The BBC News account of the BP Albert Manifold removal described conduct that included what the BBC characterised, based on its own understanding, as ‘bullying’ and ‘overbearing’ behaviour. If accurate, this was not a personality clash the board could paper over. It was a test of whether BP’s directors still had the nerve to act decisively. They did.

The easy narrative writes itself. A plodding set of non-executives couldn’t stomach the blunt, results-driven chair they had specifically hired to shake the company awake. Eight months in, he is gone. BP, on this reading, remains as dysfunctional as ever, with Shell circling and shareholders despairing.

My reading is the opposite. This looks, unusually for BP, like a board doing precisely what boards are supposed to do.

The Case for the BP Albert Manifold Removal

The directors identified ‘serious concerns’ related to ‘important governance standards, oversight and conduct’. According to Board Agenda, press accounts focused on Manifold’s alleged blurring of the chair-CEO boundary, his conduct towards colleagues, and his approach to contact between non-executives and management. The board, including chief executive Meg O’Neill, agreed the conduct was ‘unacceptable’. They removed him promptly rather than managing the situation quietly.

That is exactly what governance frameworks require. Boards must take whistleblowing concerns seriously. The directors were obliged to form a view; they formed one.

Yes, the lack of a detailed public explanation is frustrating. Manifold’s complaint about anonymous briefings going beyond the board’s formal statement is understandable, and one can have some sympathy with him on that specific point. But the absence of a press release itemising conduct allegations is not, in itself, evidence of bad governance. It is how these things work.

Crucially, this was not a disagreement over strategy. It was not the non-executives getting cold feet about a turnaround plan. The distinction matters enormously and keeps getting lost in the coverage.

What Comes Next for BP’s Board

Context is worth holding onto. Reuters reports that O’Neill is BP’s fifth chief executive since 2020. That is a genuine governance problem, one that long predates Manifold’s eight months in the role. Bernard Looney’s 2023 exit, after he was found to have ‘failed to fully detail relationships with colleagues’, was the board failing to grip a problem first time around. The subsequent drift on strategy, the slow-motion retreat from Looney’s green positioning, the appointment of Murray Auchincloss when a break from the past might have served better: these were the real failures. Manifold’s removal is not a continuation of that pattern. If anything, it breaks it.

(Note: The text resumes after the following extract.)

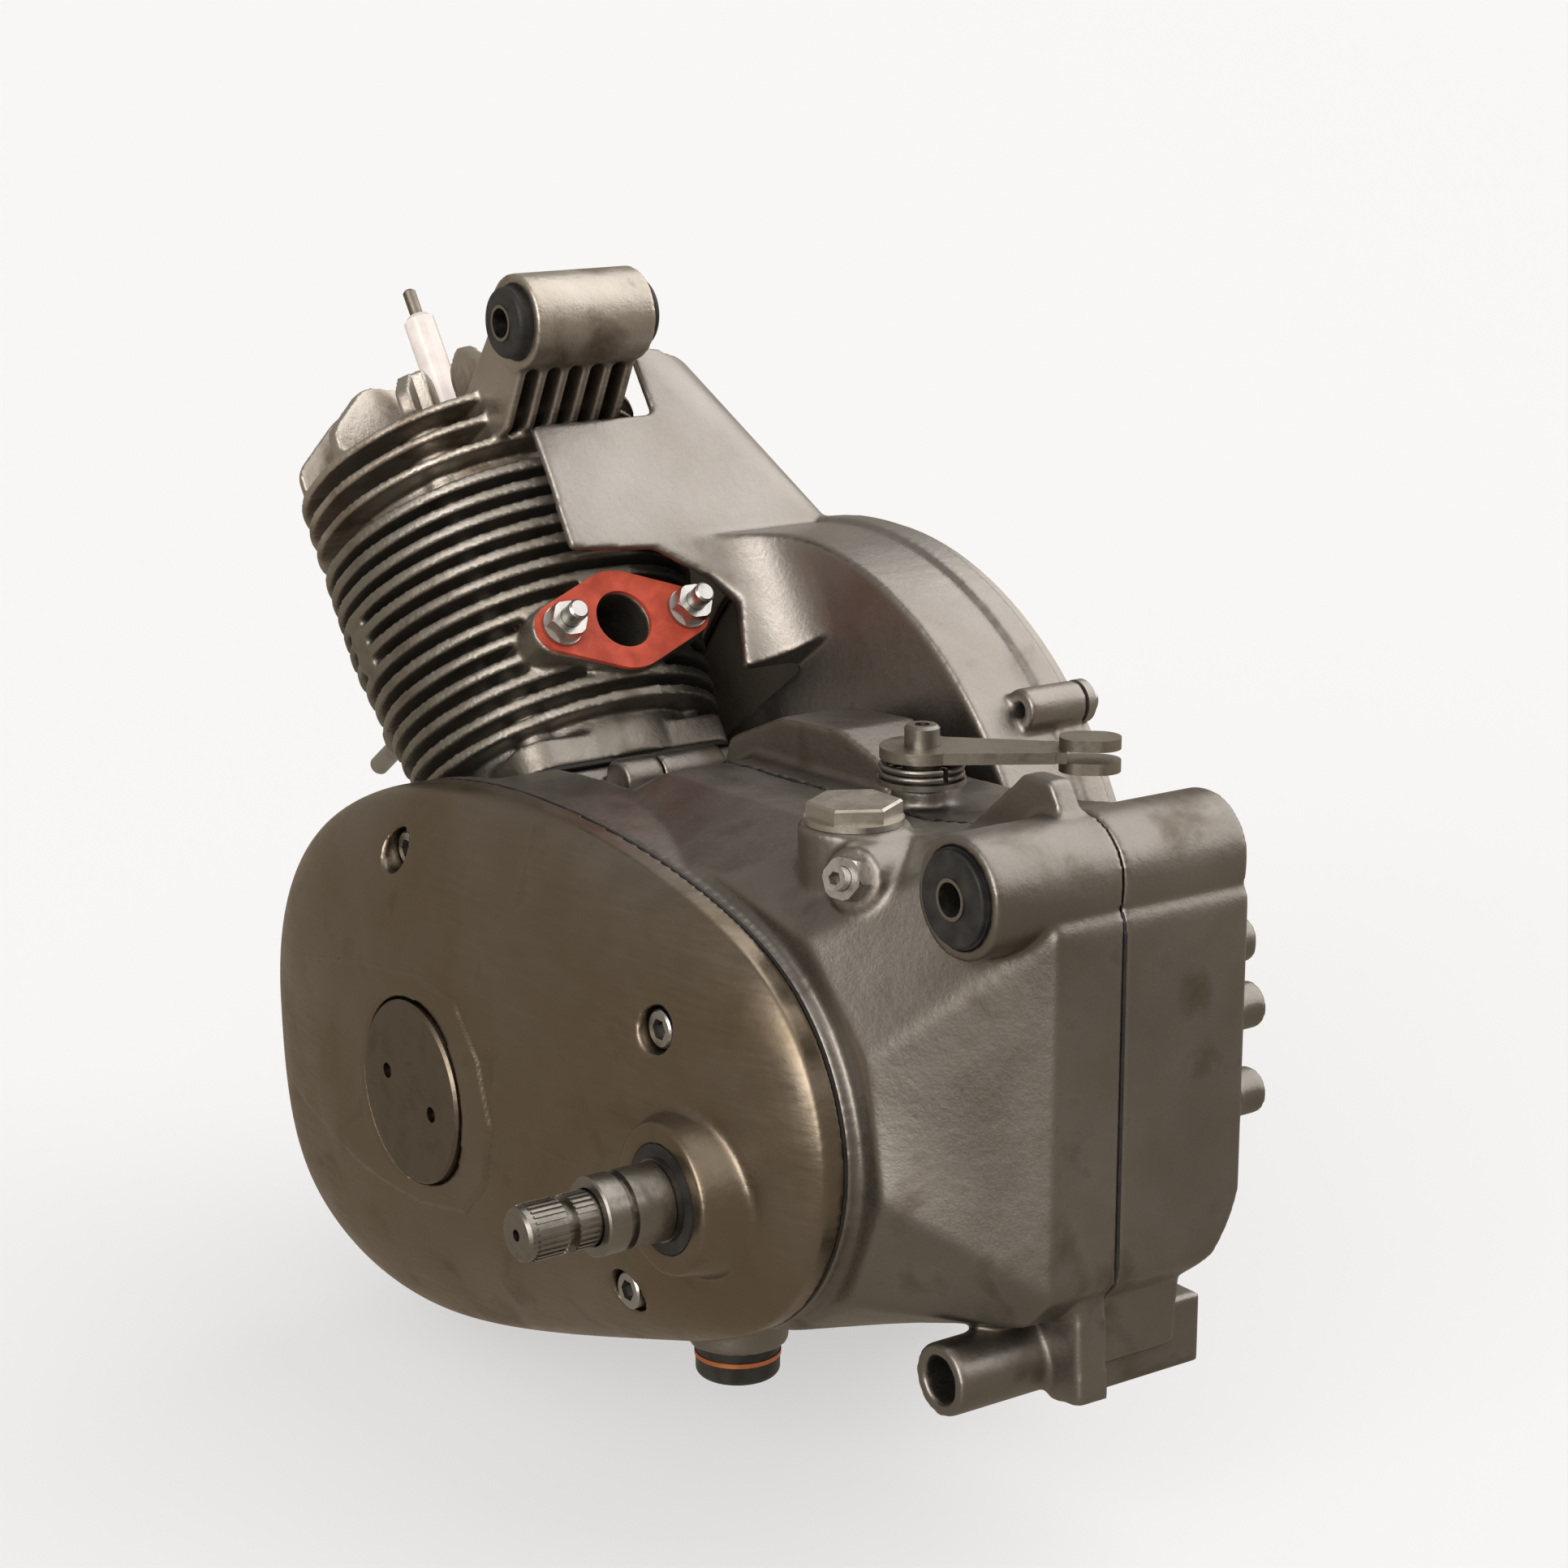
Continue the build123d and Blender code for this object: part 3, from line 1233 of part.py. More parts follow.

Was appointing Manifold wise in the first place? Probably not, given the outcome. He was a highly successful chief executive at CRH, the Irish building materials group. But running a FTSE 100 company and chairing one are genuinely different disciplines. A 2023 report by search firm Heidrick & Struggles, cited by Board Agenda, found that the FTSE 100 chair role had become ‘harder and more demanding’ and suggested that ‘aspiring chairs should be more thoughtful about taking it on’. Manifold was not an experienced big-company chair. The board used Egon Zehnder for the search. The appointment was a risk. It did not pay off.

None of which makes Amanda Blanc the villain. The clamour from some fund managers for the Aviva chief executive to step back from the next chair search misunderstands what a senior independent director actually does. Blanc, who has been on BP’s board since 1 September 2022, according to Sharecast, cannot unilaterally impose a candidate. The process involves the full board. BP’s official press release confirmed that Ian Tyler was appointed as interim chair with immediate effect; he will presumably be deeply involved in identifying Manifold’s successor, unless he becomes a candidate himself.

The BBC also reported that Manifold’s removal came after BP posted a doubling in profit following a surge in oil prices since the start of the Iran war. The business, in other words, has a tailwind. O’Neill has a real opportunity to deliver the ‘simpler, stronger, more valuable company’ she has promised.

The BP Albert Manifold removal will fade as a scandal faster than the commentators predicting permanent damage expect. The board acted. The company has leadership in place. The question now is straightforward: who chairs BP next, and whether they have run something at this scale before?